- Dataset content:
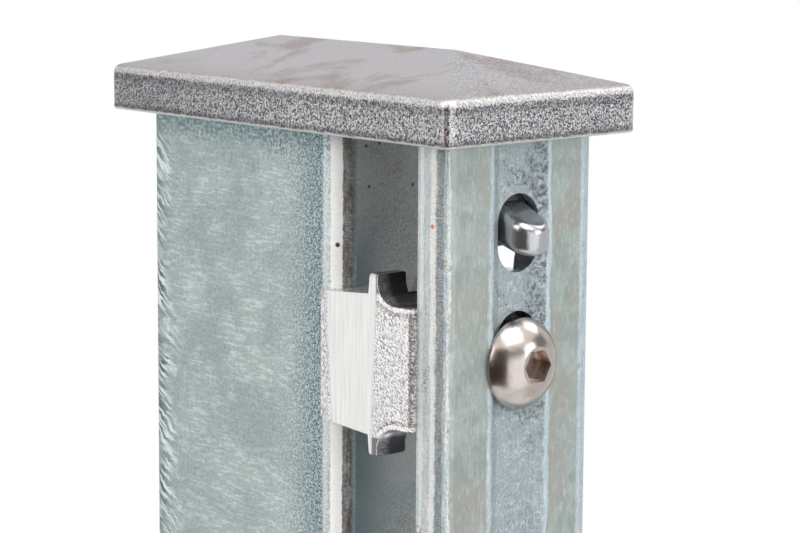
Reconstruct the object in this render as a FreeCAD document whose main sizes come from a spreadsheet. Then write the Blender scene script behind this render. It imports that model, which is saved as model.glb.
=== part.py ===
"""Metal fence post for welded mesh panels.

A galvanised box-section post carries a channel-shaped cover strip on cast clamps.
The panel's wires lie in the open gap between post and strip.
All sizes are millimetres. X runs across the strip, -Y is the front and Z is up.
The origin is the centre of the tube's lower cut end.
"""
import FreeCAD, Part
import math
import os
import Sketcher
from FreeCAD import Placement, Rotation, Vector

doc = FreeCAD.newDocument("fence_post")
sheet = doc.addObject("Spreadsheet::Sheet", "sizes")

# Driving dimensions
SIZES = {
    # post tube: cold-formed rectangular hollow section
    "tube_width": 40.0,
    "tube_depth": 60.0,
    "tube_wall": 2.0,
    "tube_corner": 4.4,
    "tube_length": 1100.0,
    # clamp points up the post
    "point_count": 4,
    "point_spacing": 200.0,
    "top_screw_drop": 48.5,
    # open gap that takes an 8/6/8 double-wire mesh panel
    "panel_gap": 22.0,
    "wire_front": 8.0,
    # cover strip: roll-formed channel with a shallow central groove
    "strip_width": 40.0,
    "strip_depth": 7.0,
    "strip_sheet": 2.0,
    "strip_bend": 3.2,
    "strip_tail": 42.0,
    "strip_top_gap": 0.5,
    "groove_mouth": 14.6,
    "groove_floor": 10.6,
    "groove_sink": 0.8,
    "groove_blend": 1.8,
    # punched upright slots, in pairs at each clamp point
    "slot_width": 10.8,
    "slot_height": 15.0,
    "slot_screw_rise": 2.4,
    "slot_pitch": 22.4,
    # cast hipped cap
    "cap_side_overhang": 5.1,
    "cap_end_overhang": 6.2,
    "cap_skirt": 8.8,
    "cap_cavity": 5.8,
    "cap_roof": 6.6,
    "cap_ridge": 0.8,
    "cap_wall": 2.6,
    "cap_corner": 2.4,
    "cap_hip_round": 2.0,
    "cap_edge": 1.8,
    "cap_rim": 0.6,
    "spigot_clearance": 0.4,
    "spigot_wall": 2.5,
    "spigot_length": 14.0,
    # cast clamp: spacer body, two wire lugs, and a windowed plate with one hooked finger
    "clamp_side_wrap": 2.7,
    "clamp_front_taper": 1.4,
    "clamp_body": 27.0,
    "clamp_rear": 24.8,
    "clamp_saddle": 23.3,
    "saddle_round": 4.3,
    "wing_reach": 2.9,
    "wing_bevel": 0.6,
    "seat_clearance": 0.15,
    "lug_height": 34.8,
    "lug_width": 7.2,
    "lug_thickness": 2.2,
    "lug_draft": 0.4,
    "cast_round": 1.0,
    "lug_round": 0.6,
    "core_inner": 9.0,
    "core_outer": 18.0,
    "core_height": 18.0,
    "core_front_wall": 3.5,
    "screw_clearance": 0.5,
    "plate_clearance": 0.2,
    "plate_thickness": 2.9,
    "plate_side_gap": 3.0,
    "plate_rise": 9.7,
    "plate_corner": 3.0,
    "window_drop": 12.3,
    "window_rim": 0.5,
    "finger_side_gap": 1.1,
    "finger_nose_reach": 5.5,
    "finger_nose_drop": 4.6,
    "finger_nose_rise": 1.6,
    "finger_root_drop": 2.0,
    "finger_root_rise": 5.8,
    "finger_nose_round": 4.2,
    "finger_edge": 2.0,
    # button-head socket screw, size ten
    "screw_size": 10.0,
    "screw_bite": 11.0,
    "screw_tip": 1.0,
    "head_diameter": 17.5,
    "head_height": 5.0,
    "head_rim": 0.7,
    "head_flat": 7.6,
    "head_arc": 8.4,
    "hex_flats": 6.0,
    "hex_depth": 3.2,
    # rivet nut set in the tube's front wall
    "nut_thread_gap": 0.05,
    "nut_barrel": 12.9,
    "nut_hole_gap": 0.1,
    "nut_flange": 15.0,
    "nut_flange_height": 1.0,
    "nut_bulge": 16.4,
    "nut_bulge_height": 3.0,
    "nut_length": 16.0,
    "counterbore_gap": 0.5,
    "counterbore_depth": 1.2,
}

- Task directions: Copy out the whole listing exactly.

- Problem solution:
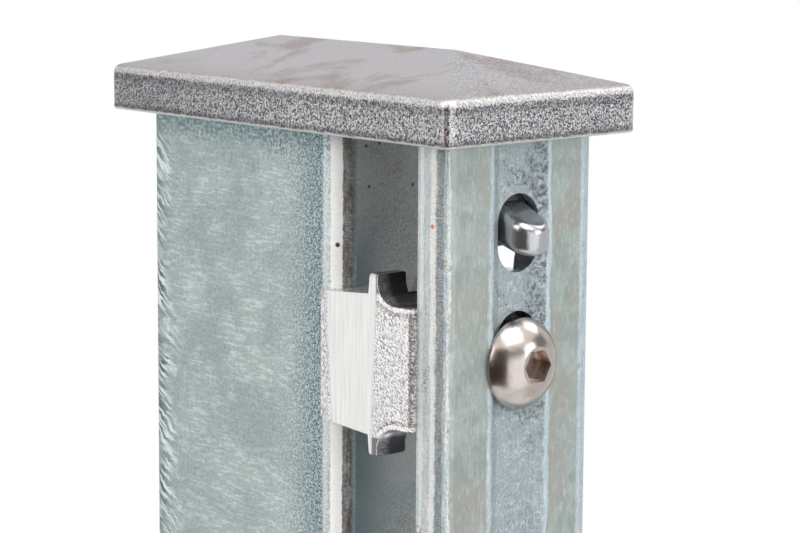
Reconstruct the object in this render as a FreeCAD document whose main sizes come from a spreadsheet. Then write the Blender scene script behind this render. It imports that model, which is saved as model.glb.
=== part.py ===
"""Metal fence post for welded mesh panels.

A galvanised box-section post carries a channel-shaped cover strip on cast clamps.
The panel's wires lie in the open gap between post and strip.
All sizes are millimetres. X runs across the strip, -Y is the front and Z is up.
The origin is the centre of the tube's lower cut end.
"""
import FreeCAD, Part
import math
import os
import Sketcher
from FreeCAD import Placement, Rotation, Vector

doc = FreeCAD.newDocument("fence_post")
sheet = doc.addObject("Spreadsheet::Sheet", "sizes")

# Driving dimensions
SIZES = {
    # post tube: cold-formed rectangular hollow section
    "tube_width": 40.0,
    "tube_depth": 60.0,
    "tube_wall": 2.0,
    "tube_corner": 4.4,
    "tube_length": 1100.0,
    # clamp points up the post
    "point_count": 4,
    "point_spacing": 200.0,
    "top_screw_drop": 48.5,
    # open gap that takes an 8/6/8 double-wire mesh panel
    "panel_gap": 22.0,
    "wire_front": 8.0,
    # cover strip: roll-formed channel with a shallow central groove
    "strip_width": 40.0,
    "strip_depth": 7.0,
    "strip_sheet": 2.0,
    "strip_bend": 3.2,
    "strip_tail": 42.0,
    "strip_top_gap": 0.5,
    "groove_mouth": 14.6,
    "groove_floor": 10.6,
    "groove_sink": 0.8,
    "groove_blend": 1.8,
    # punched upright slots, in pairs at each clamp point
    "slot_width": 10.8,
    "slot_height": 15.0,
    "slot_screw_rise": 2.4,
    "slot_pitch": 22.4,
    # cast hipped cap
    "cap_side_overhang": 5.1,
    "cap_end_overhang": 6.2,
    "cap_skirt": 8.8,
    "cap_cavity": 5.8,
    "cap_roof": 6.6,
    "cap_ridge": 0.8,
    "cap_wall": 2.6,
    "cap_corner": 2.4,
    "cap_hip_round": 2.0,
    "cap_edge": 1.8,
    "cap_rim": 0.6,
    "spigot_clearance": 0.4,
    "spigot_wall": 2.5,
    "spigot_length": 14.0,
    # cast clamp: spacer body, two wire lugs, and a windowed plate with one hooked finger
    "clamp_side_wrap": 2.7,
    "clamp_front_taper": 1.4,
    "clamp_body": 27.0,
    "clamp_rear": 24.8,
    "clamp_saddle": 23.3,
    "saddle_round": 4.3,
    "wing_reach": 2.9,
    "wing_bevel": 0.6,
    "seat_clearance": 0.15,
    "lug_height": 34.8,
    "lug_width": 7.2,
    "lug_thickness": 2.2,
    "lug_draft": 0.4,
    "cast_round": 1.0,
    "lug_round": 0.6,
    "core_inner": 9.0,
    "core_outer": 18.0,
    "core_height": 18.0,
    "core_front_wall": 3.5,
    "screw_clearance": 0.5,
    "plate_clearance": 0.2,
    "plate_thickness": 2.9,
    "plate_side_gap": 3.0,
    "plate_rise": 9.7,
    "plate_corner": 3.0,
    "window_drop": 12.3,
    "window_rim": 0.5,
    "finger_side_gap": 1.1,
    "finger_nose_reach": 5.5,
    "finger_nose_drop": 4.6,
    "finger_nose_rise": 1.6,
    "finger_root_drop": 2.0,
    "finger_root_rise": 5.8,
    "finger_nose_round": 4.2,
    "finger_edge": 2.0,
    # button-head socket screw, size ten
    "screw_size": 10.0,
    "screw_bite": 11.0,
    "screw_tip": 1.0,
    "head_diameter": 17.5,
    "head_height": 5.0,
    "head_rim": 0.7,
    "head_flat": 7.6,
    "head_arc": 8.4,
    "hex_flats": 6.0,
    "hex_depth": 3.2,
    # rivet nut set in the tube's front wall
    "nut_thread_gap": 0.05,
    "nut_barrel": 12.9,
    "nut_hole_gap": 0.1,
    "nut_flange": 15.0,
    "nut_flange_height": 1.0,
    "nut_bulge": 16.4,
    "nut_bulge_height": 3.0,
    "nut_length": 16.0,
    "counterbore_gap": 0.5,
    "counterbore_depth": 1.2,
}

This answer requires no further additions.